┏━━

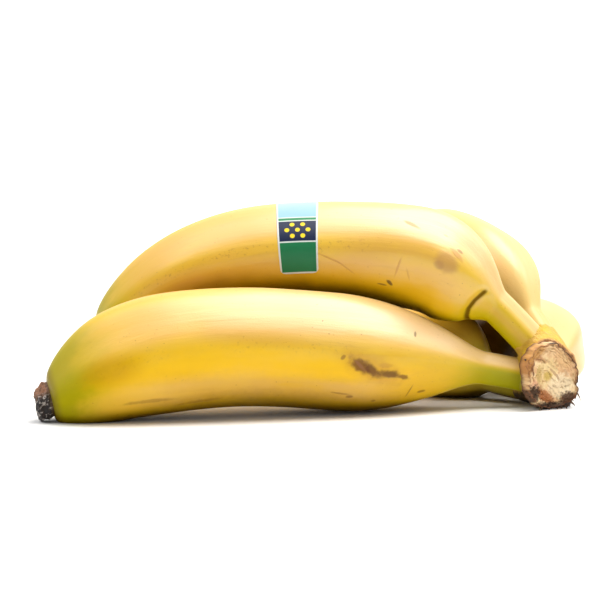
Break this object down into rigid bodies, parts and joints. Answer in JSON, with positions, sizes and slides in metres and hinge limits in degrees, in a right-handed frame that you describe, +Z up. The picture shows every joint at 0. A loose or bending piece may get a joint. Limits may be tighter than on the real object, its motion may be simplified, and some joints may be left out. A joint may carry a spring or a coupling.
{
  "type": "bunch of bananas",
  "caption": "Hand of ripe yellow bananas joined at a cut crown, lying on a surface, with dried blossom ends and a small plain label.",
  "frame": {"origin": "middle of the base of the whole hand, on the surface it lies on", "axes": "+Z up; +X towards the crown's side, away from the tips of the two fruits at the front; -Y towards the viewer, whom the crown's cut face looks at; +Y to the back, where the other fruits reach"},
  "size_m": [0.1859, 0.2064, 0.0695],
  "materials": {
    "peel": "smooth waxy banana peel, ripe yellow with green at the necks and tips, light brown freckles and bruises",
    "crown": "dried cut plant tissue, cream and pink-brown, dark at the rim",
    "blossom": "dried, dark brown and crumbly",
    "label": "thin coated paper, satin, with plain bands of colour"
  },
  "bodies": {
    "root": {"crown": "crown", "banana_front": "peel", "banana_top": "peel", "banana_back_top": "peel", "banana_far": "peel", "banana_back_low": "peel", "blossom_end_front": "blossom", "blossom_end_top": "blossom", "blossom_end_back_top": "blossom", "blossom_end_far": "blossom", "blossom_end_back_low": "blossom", "label": "label"}
  },
  "joints": []
}
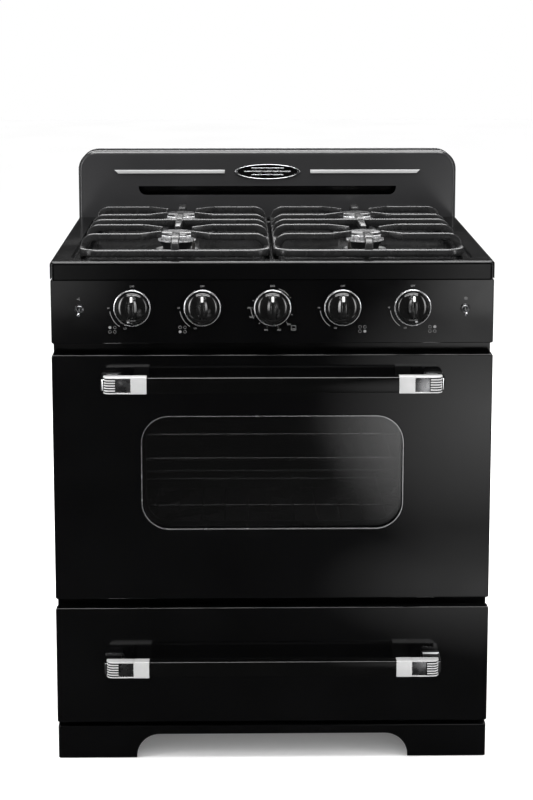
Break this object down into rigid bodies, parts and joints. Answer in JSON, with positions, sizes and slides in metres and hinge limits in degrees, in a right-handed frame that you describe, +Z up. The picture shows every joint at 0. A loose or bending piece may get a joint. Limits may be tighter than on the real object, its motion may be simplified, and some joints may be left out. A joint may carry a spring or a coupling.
{
  "type": "freestanding gas range",
  "caption": "Freestanding gas range with a backguard, two cast grates, push-and-turn knobs, toggle switches, a drop-down oven door, sliding racks and a storage drawer.",
  "frame": {"origin": "centre of the whole range's footprint, on the floor", "axes": "+X to the right seen from the front, +Y towards the wall behind, +Z up; the door faces -Y"},
  "size_m": [0.76, 0.7, 1.023],
  "materials": {
    "enamel_black": "gloss porcelain enamel",
    "enamel_cooktop": "gloss porcelain enamel, slightly pebbled",
    "enamel_oven": "speckled porcelain enamel",
    "frame_steel": "satin black",
    "galvanised": "galvanised sheet",
    "zinc_plate": "bright zinc plate",
    "chrome": "polished",
    "chrome_wire": "plated wire",
    "aluminium": "cast, brushed",
    "tube_aluminium": "drawn tube",
    "brass": "machined",
    "pipe_steel": "plated pipe",
    "cast_iron": "matt enamelled cast iron",
    "cap_enamel": "satin enamelled cap",
    "ceramic": "glazed ceramic",
    "lamp_glass": "clear heat-proof glass",
    "glass": "tempered glass",
    "mineral_wool": "mineral wool",
    "gasket": "woven fibreglass",
    "phenolic_black": "polished phenolic",
    "grip_black": "satin black",
    "nylon_black": "moulded nylon",
    "foot_plastic": "moulded foot on a plated stud"
  },
  "bodies": {
    "chassis": {"base_plinth": "enamel_black", "leveling_feet": "foot_plastic", "chassis_frame": "frame_steel", "side_panel_left": "enamel_black", "side_panel_right": "enamel_black", "back_panel": "galvanised", "case_screws": "zinc_plate", "oven_liner": "enamel_oven", "insulation": "mineral_wool", "oven_floor_plate": "enamel_oven", "bake_burner": "pipe_steel", "broil_burner": "pipe_steel", "rack_guides": "chrome_wire", "oven_lamp": "lamp_glass", "flue_duct": "frame_steel", "cooktop": "enamel_cooktop", "burner_bases": "aluminium", "burner_heads": "aluminium", "burner_caps": "cap_enamel", "spark_igniters": "ceramic", "backguard_shell": "enamel_black", "backguard_rear_cover": "galvanised", "backguard_trim": "chrome", "control_panel": "enamel_black", "knob_bezels": "chrome", "burner_valves": "brass", "oven_thermostat": "brass", "gas_manifold": "pipe_steel", "gas_tubes": "tube_aluminium", "switch_bodies": "chrome", "cord_gland": "nylon_black", "drawer_rails": "zinc_plate", "door_hinges": "zinc_plate"},
    "door": {"door_skin": "enamel_black", "door_inner_panel": "enamel_oven", "window_glass": "glass", "door_gasket": "gasket", "door_hinge_pins": "zinc_plate", "door_handle_bar": "grip_black", "door_handle_ends": "chrome"},
    "drawer": {"drawer_front": "enamel_black", "drawer_box": "galvanised", "drawer_handle_bar": "grip_black", "drawer_handle_ends": "chrome"},
    "ignition_toggle": {"toggle_left": "chrome"},
    "lamp_toggle": {"toggle_right": "chrome"},
    "grate_left": {"grate_left": "cast_iron"},
    "grate_right": {"grate_right": "cast_iron"},
    "rack_lower": {"oven_rack_1": "chrome_wire"},
    "rack_upper": {"oven_rack_2": "chrome_wire"},
    "stem_1": {"valve_stem_1": "brass"},
    "knob_1": {"knob_1": "phenolic_black"},
    "stem_2": {"valve_stem_2": "brass"},
    "knob_2": {"knob_2": "phenolic_black"},
    "stem_3": {"valve_stem_3": "brass"},
    "knob_3": {"knob_3": "phenolic_black"},
    "stem_4": {"valve_stem_4": "brass"},
    "knob_4": {"knob_4": "phenolic_black"},
    "stem_5": {"valve_stem_5": "brass"},
    "knob_5": {"knob_5": "phenolic_black"}
  },
  "joints": [
    {"name": "door_hinge", "type": "hinge", "parent": "chassis", "child": "door", "pos_m": [0, -0.275, 0.3015], "axis": [1, 0, 0], "range_deg": [0, 90], "stiffness_Nm_per_rad": 12, "springref_deg": -17.19},
    {"name": "drawer_slide", "type": "slide", "parent": "chassis", "child": "drawer", "axis": [0, -1, 0], "range_m": [0, 0.32]},
    {"name": "knob_1_push", "type": "slide", "parent": "chassis", "child": "stem_1", "axis": [0, 1, 0], "range_m": [0, 0.003], "stiffness_N_per_m": 800, "springref_m": -0.003},
    {"name": "knob_1_turn", "type": "hinge", "parent": "stem_1", "child": "knob_1", "pos_m": [-0.24, -0.295, 0.81], "axis": [0, -1, 0], "range_deg": [0, 160]},
    {"name": "knob_2_push", "type": "slide", "parent": "chassis", "child": "stem_2", "axis": [0, 1, 0], "range_m": [0, 0.003], "stiffness_N_per_m": 800, "springref_m": -0.003},
    {"name": "knob_2_turn", "type": "hinge", "parent": "stem_2", "child": "knob_2", "pos_m": [-0.12, -0.295, 0.81], "axis": [0, -1, 0], "range_deg": [0, 160]},
    {"name": "knob_3_push", "type": "slide", "parent": "chassis", "child": "stem_3", "axis": [0, 1, 0], "range_m": [0, 0.003], "stiffness_N_per_m": 800, "springref_m": -0.003},
    {"name": "knob_3_turn", "type": "hinge", "parent": "stem_3", "child": "knob_3", "pos_m": [0, -0.295, 0.81], "axis": [0, -1, 0], "range_deg": [0, 300]},
    {"name": "knob_4_push", "type": "slide", "parent": "chassis", "child": "stem_4", "axis": [0, 1, 0], "range_m": [0, 0.003], "stiffness_N_per_m": 800, "springref_m": -0.003},
    {"name": "knob_4_turn", "type": "hinge", "parent": "stem_4", "child": "knob_4", "pos_m": [0.12, -0.295, 0.81], "axis": [0, -1, 0], "range_deg": [0, 160]},
    {"name": "knob_5_push", "type": "slide", "parent": "chassis", "child": "stem_5", "axis": [0, 1, 0], "range_m": [0, 0.003], "stiffness_N_per_m": 800, "springref_m": -0.003},
    {"name": "knob_5_turn", "type": "hinge", "parent": "stem_5", "child": "knob_5", "pos_m": [0.24, -0.295, 0.81], "axis": [0, -1, 0], "range_deg": [0, 160]},
    {"name": "ignition_toggle_flip", "type": "hinge", "parent": "chassis", "child": "ignition_toggle", "pos_m": [-0.33, -0.294, 0.809], "axis": [-1, 0, 0], "range_deg": [0, 44], "stiffness_Nm_per_rad": 0.02, "springref_deg": -11.46},
    {"name": "lamp_toggle_flip", "type": "hinge", "parent": "chassis", "child": "lamp_toggle", "pos_m": [0.33, -0.294, 0.809], "axis": [-1, 0, 0], "range_deg": [0, 44]},
    {"name": "grate_left_lift", "type": "slide", "parent": "chassis", "child": "grate_left", "axis": [0, 0, 1], "range_m": [0, 0.06]},
    {"name": "grate_right_lift", "type": "slide", "parent": "chassis", "child": "grate_right", "axis": [0, 0, 1], "range_m": [0, 0.06]},
    {"name": "rack_lower_slide", "type": "slide", "parent": "chassis", "child": "rack_lower", "axis": [0, -1, 0], "range_m": [0, 0.022]},
    {"name": "rack_upper_slide", "type": "slide", "parent": "chassis", "child": "rack_upper", "axis": [0, -1, 0], "range_m": [0, 0.022]}
  ]
}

┗━━

— EXERCISE DIRECTIONS —
Using the records above, copy every line that has the word "joints" in it.

— WRITTEN ANSWER —
Break this object down into rigid bodies, parts and joints. Answer in JSON, with positions, sizes and slides in metres and hinge limits in degrees, in a right-handed frame that you describe, +Z up. The picture shows every joint at 0. A loose or bending piece may get a joint. Limits may be tighter than on the real object, its motion may be simplified, and some joints may be left out. A joint may carry a spring or a coupling.
  "joints": []
Break this object down into rigid bodies, parts and joints. Answer in JSON, with positions, sizes and slides in metres and hinge limits in degrees, in a right-handed frame that you describe, +Z up. The picture shows every joint at 0. A loose or bending piece may get a joint. Limits may be tighter than on the real object, its motion may be simplified, and some joints may be left out. A joint may carry a spring or a coupling.
  "joints": [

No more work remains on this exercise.